Success Story – KMA Remarketing
KMA Remarketing
Clearfield County
www.kmaremarketing.com
A talent for recognizing opportunities and the flexibility to seize them are distinguishing marks of a successful entrepreneur. To help capitalize on these opportunities many entrepreneurs will seek assistance from Pennsylvania Small Business Development Centers to help them realize their vision and meet the challenges that come with growth.
In the case of KMA Remarketing, the Clarion University Small Business Development Center (SBDC) was able to help the fledgling company get start-up capital, find second-stage financing as it began to take off, and, most recently, secure the capital needed for its latest and largest expansion.
The Clarion SBDC first worked with Dana Smith, president of KMA Remarketing in Dubois, Clearfield County, ten years ago when the business operated part-time out of Smith’s house. KMA began as a general buying and selling venture, but Smith and his partners, who all shared a background in health care, soon decided to focus their business on pre-owned medical equipment. At auction, the partners bought U.S. military medical equipment, unused but second- or third-generation technology, and then found overseas outlets for it.

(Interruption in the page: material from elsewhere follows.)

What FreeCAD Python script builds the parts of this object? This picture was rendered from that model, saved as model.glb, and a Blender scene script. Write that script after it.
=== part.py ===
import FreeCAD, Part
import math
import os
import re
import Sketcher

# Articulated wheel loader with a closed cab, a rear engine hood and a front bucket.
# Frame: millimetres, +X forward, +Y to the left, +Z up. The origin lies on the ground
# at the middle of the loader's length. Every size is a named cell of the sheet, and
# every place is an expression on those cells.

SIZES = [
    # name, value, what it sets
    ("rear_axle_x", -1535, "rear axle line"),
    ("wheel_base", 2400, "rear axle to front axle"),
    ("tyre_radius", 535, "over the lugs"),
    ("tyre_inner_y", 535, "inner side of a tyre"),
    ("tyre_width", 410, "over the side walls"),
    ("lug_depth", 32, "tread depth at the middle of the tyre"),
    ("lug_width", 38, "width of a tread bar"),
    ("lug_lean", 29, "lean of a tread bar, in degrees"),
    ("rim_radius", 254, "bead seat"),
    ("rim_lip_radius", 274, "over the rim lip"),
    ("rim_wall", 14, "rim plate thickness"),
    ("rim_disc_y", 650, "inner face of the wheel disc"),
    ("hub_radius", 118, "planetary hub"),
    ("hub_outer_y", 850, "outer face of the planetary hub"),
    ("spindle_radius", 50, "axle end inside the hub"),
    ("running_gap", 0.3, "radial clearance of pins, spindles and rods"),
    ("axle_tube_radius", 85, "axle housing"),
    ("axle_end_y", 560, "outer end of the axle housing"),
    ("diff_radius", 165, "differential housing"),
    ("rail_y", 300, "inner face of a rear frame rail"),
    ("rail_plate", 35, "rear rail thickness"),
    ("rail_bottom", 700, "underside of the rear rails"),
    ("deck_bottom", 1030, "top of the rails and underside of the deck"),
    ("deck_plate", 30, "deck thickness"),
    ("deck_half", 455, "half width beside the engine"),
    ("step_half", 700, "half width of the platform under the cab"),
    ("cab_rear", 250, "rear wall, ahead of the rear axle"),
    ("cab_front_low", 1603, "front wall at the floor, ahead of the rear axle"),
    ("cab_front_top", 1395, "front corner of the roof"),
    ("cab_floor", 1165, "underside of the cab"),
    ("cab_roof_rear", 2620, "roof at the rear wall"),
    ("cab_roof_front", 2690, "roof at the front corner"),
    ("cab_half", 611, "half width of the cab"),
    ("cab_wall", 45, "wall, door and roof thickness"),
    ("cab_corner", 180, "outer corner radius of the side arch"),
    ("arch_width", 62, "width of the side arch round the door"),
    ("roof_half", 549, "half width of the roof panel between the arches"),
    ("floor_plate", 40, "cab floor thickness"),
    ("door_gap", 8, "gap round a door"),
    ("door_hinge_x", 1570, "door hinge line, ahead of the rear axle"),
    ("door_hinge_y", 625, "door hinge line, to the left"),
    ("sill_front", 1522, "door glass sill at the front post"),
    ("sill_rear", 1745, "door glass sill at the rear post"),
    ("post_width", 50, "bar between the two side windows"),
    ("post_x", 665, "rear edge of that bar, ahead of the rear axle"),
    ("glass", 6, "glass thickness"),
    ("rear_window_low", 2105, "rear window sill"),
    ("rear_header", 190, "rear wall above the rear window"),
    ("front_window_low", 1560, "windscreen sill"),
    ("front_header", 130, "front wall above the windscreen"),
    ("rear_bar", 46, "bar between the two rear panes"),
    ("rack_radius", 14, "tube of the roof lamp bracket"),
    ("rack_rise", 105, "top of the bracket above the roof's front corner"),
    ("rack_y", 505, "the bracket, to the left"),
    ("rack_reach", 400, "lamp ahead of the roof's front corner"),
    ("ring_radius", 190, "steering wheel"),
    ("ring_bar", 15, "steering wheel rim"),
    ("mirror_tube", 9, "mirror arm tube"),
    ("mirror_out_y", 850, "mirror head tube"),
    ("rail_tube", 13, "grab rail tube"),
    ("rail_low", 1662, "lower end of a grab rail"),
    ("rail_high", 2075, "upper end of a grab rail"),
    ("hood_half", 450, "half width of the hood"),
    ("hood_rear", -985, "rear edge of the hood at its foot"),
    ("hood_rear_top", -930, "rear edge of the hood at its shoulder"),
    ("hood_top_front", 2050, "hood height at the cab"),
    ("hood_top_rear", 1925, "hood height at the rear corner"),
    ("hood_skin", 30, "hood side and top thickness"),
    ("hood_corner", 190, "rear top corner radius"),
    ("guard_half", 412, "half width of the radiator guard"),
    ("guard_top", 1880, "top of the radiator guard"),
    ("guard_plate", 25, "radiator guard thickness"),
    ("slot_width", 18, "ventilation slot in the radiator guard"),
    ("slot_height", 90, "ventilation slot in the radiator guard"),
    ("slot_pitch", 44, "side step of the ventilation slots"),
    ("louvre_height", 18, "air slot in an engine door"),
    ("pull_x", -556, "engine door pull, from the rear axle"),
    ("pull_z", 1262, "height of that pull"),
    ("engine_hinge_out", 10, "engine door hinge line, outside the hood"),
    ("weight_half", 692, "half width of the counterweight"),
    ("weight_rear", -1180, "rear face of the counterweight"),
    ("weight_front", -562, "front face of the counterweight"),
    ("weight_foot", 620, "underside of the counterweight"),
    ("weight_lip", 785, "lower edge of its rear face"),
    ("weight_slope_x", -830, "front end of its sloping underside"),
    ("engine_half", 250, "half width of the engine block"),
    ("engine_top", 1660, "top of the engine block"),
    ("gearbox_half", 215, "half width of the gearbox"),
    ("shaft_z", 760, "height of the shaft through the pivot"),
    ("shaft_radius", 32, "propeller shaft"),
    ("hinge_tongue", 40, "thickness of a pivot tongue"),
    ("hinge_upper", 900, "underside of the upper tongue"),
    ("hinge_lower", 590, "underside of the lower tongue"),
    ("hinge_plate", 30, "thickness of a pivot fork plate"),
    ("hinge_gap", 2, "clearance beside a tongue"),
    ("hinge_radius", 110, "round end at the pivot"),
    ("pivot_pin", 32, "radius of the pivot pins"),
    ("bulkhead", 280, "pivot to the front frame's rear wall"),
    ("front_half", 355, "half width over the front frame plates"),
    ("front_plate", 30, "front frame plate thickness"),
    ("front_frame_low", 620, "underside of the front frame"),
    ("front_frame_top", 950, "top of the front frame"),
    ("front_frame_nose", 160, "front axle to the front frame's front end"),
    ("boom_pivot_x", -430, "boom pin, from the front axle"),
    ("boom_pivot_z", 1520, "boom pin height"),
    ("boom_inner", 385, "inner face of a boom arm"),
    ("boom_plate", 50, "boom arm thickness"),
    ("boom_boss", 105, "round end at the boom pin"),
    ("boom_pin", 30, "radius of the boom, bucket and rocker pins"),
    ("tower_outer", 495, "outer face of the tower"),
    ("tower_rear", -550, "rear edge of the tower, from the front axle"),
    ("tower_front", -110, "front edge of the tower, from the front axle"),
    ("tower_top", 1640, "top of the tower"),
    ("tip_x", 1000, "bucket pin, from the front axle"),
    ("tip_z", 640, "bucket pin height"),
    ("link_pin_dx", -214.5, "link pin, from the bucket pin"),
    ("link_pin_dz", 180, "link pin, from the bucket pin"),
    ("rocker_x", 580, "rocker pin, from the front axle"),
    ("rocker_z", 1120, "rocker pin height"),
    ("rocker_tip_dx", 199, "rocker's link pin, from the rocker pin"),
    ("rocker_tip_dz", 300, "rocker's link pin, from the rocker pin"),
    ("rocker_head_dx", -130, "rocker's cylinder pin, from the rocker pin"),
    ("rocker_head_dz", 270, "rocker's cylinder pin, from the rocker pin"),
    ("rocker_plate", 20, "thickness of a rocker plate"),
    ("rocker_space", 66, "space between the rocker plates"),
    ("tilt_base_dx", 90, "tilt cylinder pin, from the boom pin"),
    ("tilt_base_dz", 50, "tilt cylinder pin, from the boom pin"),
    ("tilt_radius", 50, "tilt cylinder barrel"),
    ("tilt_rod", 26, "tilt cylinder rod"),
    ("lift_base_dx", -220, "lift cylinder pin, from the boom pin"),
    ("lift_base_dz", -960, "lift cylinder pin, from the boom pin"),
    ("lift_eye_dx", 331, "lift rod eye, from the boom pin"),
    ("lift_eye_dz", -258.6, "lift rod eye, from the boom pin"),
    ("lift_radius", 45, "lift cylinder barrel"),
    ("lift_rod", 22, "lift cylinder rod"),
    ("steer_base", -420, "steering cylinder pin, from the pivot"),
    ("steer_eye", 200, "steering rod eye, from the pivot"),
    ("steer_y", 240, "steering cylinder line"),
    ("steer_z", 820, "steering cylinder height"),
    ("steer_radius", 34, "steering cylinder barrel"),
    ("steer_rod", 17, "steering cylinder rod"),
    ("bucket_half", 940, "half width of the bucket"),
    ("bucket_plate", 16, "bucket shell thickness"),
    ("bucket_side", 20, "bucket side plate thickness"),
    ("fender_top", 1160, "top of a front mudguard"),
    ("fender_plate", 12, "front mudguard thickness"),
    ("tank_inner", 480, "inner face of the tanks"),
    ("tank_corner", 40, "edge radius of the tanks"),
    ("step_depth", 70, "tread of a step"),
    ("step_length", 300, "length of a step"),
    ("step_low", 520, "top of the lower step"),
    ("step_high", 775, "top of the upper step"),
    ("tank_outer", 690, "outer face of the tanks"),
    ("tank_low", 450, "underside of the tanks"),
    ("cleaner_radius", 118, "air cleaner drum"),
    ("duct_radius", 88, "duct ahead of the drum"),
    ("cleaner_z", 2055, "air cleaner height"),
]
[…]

With this decision to focus on pre-owned medical equipment, KMA Remarketing needed to finance the acquisition of warehouse space and a forklift truck. “When I first went to the Clarion SBDC to ask for help borrowing money and they said I needed a business plan, I said ‘a what?’”, recounts Smith. “I’ve since become a great deal savvier and KMA has grown and expanded into areas of the market that barely existed ten years ago. The Clarion SBDC has been a tremendous help all along the way.”
KMA entered the domestic market when Smith recognized the potential for growth there. Some hospitals and clinics, buying the latest technology, wanted to sell the still-functional equipment they were replacing, while other health organizations, facing tight budgets needed affordable and quality equipment. This move meant further expansion for KMA as it adapted to the needs of customers for support services. For example, refurbishing a hospital wing means that the hospital not only hopes to sell its used furniture, but has to find a way to move it out. So KMA developed a new specialty – logistics support. That, in turn, led KMA to develop two other areas of expertise: biomedical engineering and appraisal and liquidation services.
When the growing business needed second-stage financing, the Clarion SBDC helped Smith obtain capital through SCOR, a stock offering procedure that allows small companies to raise up to one million dollars. And more recently, through its economic development referral network, the Clarion SBDC played a key role in KMA’s getting $1.63 million necessary for a major expansion that included purchase of land, construction of new offices and storage space, and systems upgrades.
Today KMA employees 20 Pennsylvanians and is installed in new corporate headquarters with generous warehouse space and a biomedical engineering lab. With sales and services stretching across the country and around the world, KMA’s core business remains the sale of pre-owned medical equipment. As to the future, Smith has moved into internet sales via eBay and sees online catalogue sales as his probable next move.